Delaware Senate Bill 281 (SB 281) further demonstrated that Delaware will continue to be the trendsetter for all states. SB 281 takes its 10-report year (15-transaction year) lookback one step further to require 10 years plus applicable dormancy until the audit or VDA is completed. That 10-year period starts running when:
- The notice of examination is delivered;
- The SOS VDA notice is delivered; or
- The holder elects to enter the VDA program.
Given that most unclaimed property audits take between three and seven years to complete, this Senate Bill could require a company to do a legal hold on document retention for 18-25 years. Delaware also continues to put the burden of proof on the company to prove it does not have any unclaimed property. SB 281 requires a company to maintain records of items that were NOT reported as unclaimed to “allow review to determine whether the holder has complied with this chapter [of the Delaware Escheats law].”
Given the Delaware lookback of 15 years, most companies have likely not retained the appropriate records to guard against an estimation assessment, which will be a hit to the income statement.
In further proof that COVID-19 pushed states to look for other revenue sources, California passed two bills to strengthen its position to find non-filers or under-reporters. California Assembly Bill 466 (AB 466) added the following questions to all California income tax returns filed in 2022 and later:
- Has this business entity previously filed an unclaimed property Holder Remit Report with the State Controller’s Office?

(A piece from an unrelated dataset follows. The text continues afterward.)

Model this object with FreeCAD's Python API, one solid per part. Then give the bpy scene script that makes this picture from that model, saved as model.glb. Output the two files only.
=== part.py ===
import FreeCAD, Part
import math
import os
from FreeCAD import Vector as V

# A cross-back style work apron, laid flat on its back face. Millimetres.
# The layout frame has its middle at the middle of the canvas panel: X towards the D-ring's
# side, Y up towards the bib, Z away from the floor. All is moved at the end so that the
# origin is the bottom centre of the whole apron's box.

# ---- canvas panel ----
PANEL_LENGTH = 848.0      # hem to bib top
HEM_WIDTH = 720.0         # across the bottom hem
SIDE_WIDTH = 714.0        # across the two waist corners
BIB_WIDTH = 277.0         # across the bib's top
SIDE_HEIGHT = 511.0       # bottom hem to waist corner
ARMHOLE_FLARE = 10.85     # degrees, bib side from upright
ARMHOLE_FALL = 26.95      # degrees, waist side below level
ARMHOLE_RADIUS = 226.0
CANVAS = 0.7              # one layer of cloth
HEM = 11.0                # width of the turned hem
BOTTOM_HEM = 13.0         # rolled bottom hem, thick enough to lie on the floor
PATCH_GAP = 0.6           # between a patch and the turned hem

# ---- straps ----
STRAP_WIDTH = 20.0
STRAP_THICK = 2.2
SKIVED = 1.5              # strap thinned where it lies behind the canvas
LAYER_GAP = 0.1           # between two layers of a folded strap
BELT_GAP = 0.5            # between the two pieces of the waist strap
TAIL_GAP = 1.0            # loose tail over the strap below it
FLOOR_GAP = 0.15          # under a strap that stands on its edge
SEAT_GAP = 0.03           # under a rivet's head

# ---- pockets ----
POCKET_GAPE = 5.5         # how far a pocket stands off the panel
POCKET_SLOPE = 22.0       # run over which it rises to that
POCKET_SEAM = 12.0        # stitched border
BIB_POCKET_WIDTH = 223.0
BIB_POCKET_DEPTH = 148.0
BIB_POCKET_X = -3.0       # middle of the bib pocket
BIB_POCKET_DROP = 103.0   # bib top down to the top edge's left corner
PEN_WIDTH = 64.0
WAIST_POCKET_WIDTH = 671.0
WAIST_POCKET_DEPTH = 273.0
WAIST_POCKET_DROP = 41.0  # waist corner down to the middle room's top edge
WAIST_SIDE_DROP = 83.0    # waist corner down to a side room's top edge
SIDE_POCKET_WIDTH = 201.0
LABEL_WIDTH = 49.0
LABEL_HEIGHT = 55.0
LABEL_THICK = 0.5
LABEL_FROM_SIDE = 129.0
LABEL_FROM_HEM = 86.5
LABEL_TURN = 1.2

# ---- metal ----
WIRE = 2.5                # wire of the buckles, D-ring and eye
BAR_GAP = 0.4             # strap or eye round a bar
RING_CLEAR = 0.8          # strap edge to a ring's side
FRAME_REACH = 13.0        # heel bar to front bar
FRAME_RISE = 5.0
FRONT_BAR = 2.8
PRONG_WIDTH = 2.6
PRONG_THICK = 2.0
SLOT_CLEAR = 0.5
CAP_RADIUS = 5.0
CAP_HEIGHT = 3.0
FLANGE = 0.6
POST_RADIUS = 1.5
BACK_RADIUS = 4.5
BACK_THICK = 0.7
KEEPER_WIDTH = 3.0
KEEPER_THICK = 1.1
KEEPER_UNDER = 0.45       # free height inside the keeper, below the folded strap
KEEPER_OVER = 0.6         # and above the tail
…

- If “yes,” when was the last report filed?
- Amount last remitted?
The information from these three questions will be used for holder reach out and other enforcement efforts, including audits.
California also just passed Assembly Bill 2280 (AB 2280), which established the Voluntary Compliance Program (VCP) and encourages entities to begin filing annual compliance reports and disclose any historic unclaimed properties due. AB 2280 was created following research that showed approximately 1.3 million California businesses file taxes but failed to submit an unclaimed property report. The state estimates that businesses that are out of compliance could be holding more than $17.6 billion in unclaimed property.

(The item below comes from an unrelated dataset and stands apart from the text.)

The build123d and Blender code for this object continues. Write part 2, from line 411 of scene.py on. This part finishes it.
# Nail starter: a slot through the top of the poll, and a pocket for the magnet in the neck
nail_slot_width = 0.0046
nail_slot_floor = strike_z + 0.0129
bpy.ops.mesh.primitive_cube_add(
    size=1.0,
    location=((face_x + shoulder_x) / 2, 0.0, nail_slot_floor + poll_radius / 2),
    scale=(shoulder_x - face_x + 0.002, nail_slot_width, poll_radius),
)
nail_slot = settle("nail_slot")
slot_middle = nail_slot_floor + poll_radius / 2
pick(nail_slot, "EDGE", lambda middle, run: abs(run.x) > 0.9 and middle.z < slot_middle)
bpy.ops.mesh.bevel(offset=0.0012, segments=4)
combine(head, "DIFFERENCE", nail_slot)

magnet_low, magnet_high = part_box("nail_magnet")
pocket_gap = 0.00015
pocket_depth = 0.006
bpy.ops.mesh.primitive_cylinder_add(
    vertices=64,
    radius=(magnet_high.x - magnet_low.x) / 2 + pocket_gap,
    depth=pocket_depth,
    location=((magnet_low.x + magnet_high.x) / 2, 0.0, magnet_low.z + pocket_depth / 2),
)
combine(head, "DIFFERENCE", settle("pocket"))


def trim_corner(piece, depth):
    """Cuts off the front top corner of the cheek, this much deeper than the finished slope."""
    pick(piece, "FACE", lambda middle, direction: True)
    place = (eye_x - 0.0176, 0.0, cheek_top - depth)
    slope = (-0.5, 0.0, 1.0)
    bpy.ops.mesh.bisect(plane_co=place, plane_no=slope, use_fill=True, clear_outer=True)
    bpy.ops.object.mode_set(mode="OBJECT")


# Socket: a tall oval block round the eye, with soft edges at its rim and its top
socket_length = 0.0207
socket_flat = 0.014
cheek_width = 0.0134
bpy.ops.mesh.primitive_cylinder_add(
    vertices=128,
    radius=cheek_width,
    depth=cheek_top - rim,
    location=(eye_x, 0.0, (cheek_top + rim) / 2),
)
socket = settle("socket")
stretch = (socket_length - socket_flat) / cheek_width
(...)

The VCP waives the 12% per annum interest penalty and allows the business to do a self-review, which is usually much more business-friendly than an audit. The one downside of the VCP is that it only gives six months after VCP enrollment to file the necessary reports. With this timeframe, most businesses should start a review now so that when California rolls out the VCP, the business has all property identified and can begin the due diligence letter process.
Other states, such as Illinois, Washington, New York, Florida, etc., have jumped on the unclaimed property enforcement bandwagon by sending out self-audit notices that tend to have very short turnaround times. Depending on the state and which notice a company receives, the self-audit could apply to not only the addressed company but also its subsidiaries, affiliates, and related parties. Completing the state’s expected thorough review of all applicable general ledger accounts in a short amount of time could be a significant undertaking.

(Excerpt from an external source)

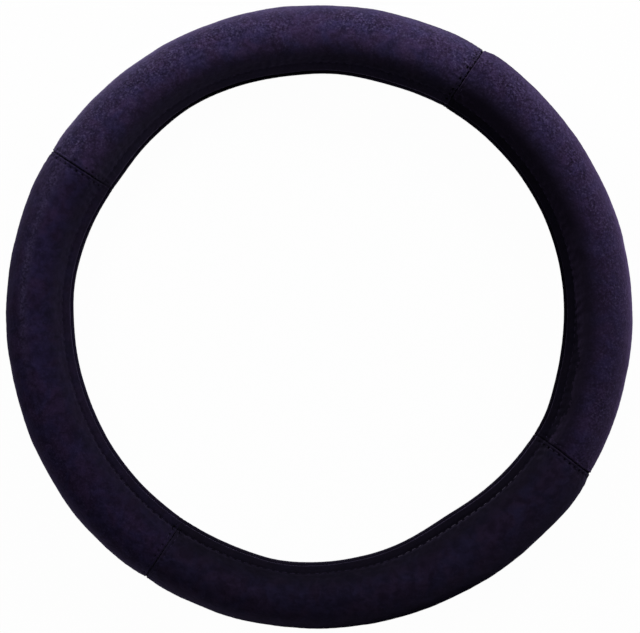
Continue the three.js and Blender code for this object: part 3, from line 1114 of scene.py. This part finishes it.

When it comes to dealing with states, unclaimed property is the one area in which most companies believe they have zero or insignificant exposure. However, with the states’ increased hunger for revenue after COVID-19 and resulting aggressive audit methods, businesses should do some digging to ensure that historic policies and procedures have not put them at risk of a significant assessment. The key is to understand that most audit assessments for unclaimed property are not due to actual unclaimed property but rather what the business could not prove was not unclaimed property.